__Set problem__:
Copy out all lines that hold "JSON".

__Supplied information__:
<<<<
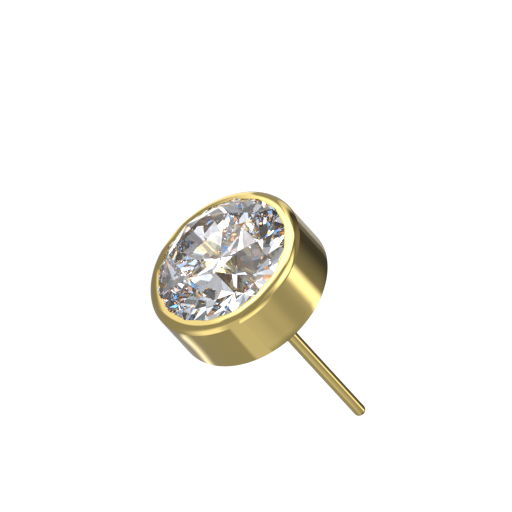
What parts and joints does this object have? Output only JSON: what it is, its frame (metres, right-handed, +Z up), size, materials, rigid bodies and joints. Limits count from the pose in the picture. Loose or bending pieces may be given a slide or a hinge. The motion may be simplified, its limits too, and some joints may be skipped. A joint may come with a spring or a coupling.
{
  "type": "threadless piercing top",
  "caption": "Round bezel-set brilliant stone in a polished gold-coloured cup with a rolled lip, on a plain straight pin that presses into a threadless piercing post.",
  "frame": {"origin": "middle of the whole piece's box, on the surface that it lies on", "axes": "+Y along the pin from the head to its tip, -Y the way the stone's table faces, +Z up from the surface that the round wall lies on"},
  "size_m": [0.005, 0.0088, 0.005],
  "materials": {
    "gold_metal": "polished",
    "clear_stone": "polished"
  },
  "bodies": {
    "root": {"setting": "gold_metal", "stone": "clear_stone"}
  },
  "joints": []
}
>>>>
<<<<
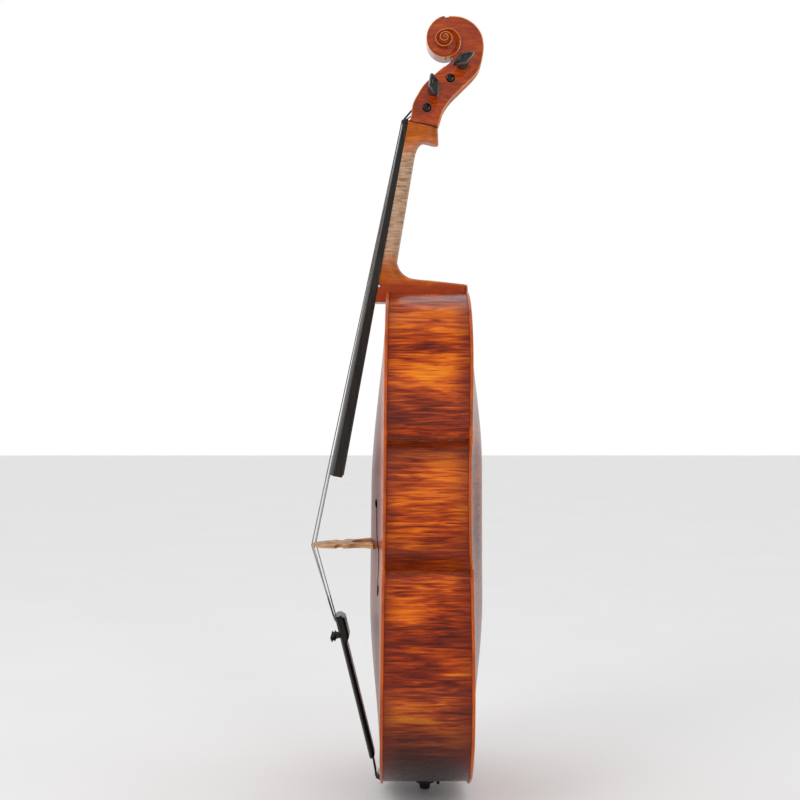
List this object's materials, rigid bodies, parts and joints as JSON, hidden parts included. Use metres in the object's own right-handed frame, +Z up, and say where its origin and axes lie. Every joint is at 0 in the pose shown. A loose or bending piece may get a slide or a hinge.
>>>>
__The output__:
What parts and joints does this object have? Output only JSON: what it is, its frame (metres, right-handed, +Z up), size, materials, rigid bodies and joints. Limits count from the pose in the picture. Loose or bending pieces may be given a slide or a hinge. The motion may be simplified, its limits too, and some joints may be skipped. A joint may come with a spring or a coupling.
List this object's materials, rigid bodies, parts and joints as JSON, hidden parts included. Use metres in the object's own right-handed frame, +Z up, and say where its origin and axes lie. Every joint is at 0 in the pose shown. A loose or bending piece may get a slide or a hinge.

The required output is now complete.